Skip "Continue? (Y/n)"

Hello,
Sorry for the very basic-level question. I am trying to run some python code on a shared cluster. I have to submit jobs thorugh a .sh script that generally looks something like:

#!/bin/bash
#$ -cwd
#$ -j y
#$ -pe smp 8                # Request cores (8 per GPU)
#$ -l h_vmem=7.5G           # Request RAM (7.5GB per core)
#$ -l h_rt=240:0:0          # Max 1hr runtime (can request up to 240hr)
#$ -m bea	                # Send email on begin, end, abort
#$ -l gpu=1                 # Request 1 GPU
#$ -N baselineResNet18      # Name for the job 

#$ -l gpu_type=volta

# Load the necessary modules
module load python
module load cudnn/8.1.1-cuda11

# Load the virtualenv
source ~/torchgpu/bin/activate

python main.py --arg1 arg1  --arg2 arg2

Now I’ve replaced the last line with

guild run main.py arg1=arg1 arg2=arg2

However, the job will end at the “Continue? (Y/n)” step, since there is no way of interacting at that point. The log literally looks like this:

Variable OMP_NUM_THREADS has been set to 8
Loading cudnn/8.1.1-cuda11
Loading requirement: cuda/11.0.3
Refreshing flags...
You are about to run main.py
  batch_size: 8
  data_dir: /data/home/mypath
  evaluation_dataset: val
  evaluation_epoch: 4
  feature_extract: yes
  learning_rate: 0.001
  mode: train
  model_name: resnet
  model_output_path: /data/home/myoutputpath
  num_classes: 2
  num_epochs: 400
  save_interval: 4
Continue? (Y/n) 

How shall I deal with this?

Hi @Celebu welcome!

Use -y as an command option.

Thank you!! This works!

If I may add a follow up question: in such a set up (connecting through ssh to the cluster), would one be able to visualise the results?

guild view

does not seem work (it gives a connection error).

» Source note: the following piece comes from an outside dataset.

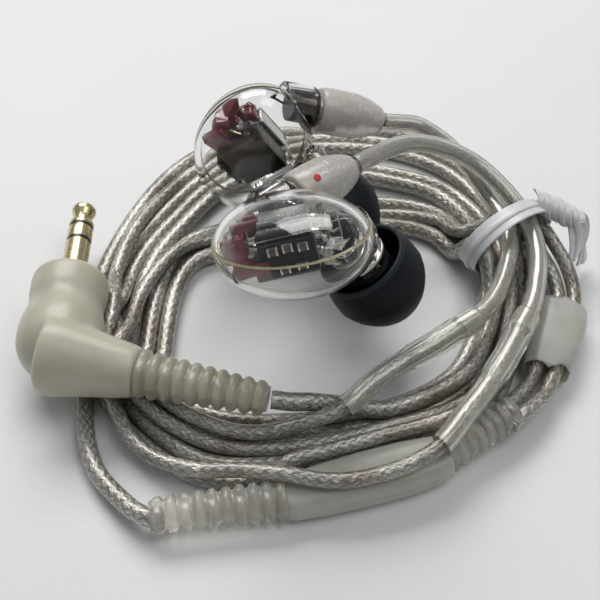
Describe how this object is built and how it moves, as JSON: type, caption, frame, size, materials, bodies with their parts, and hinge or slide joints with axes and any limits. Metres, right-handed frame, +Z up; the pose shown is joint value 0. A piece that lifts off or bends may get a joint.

You can start Guild View remotely but you’ll need to connect to the remote server hostname + port that Guild View runs on. Generally the ports are blocked, so the connection error you’re getting is pretty common. Start Guild View on a port that you have network access to. You may need to open access to a port through your firewall - or run Guild View as root on port 80.

Run Guild View on a specific port (e.g. one you have access to):

guild view --port PORT

Then open the link that’s shown on the console.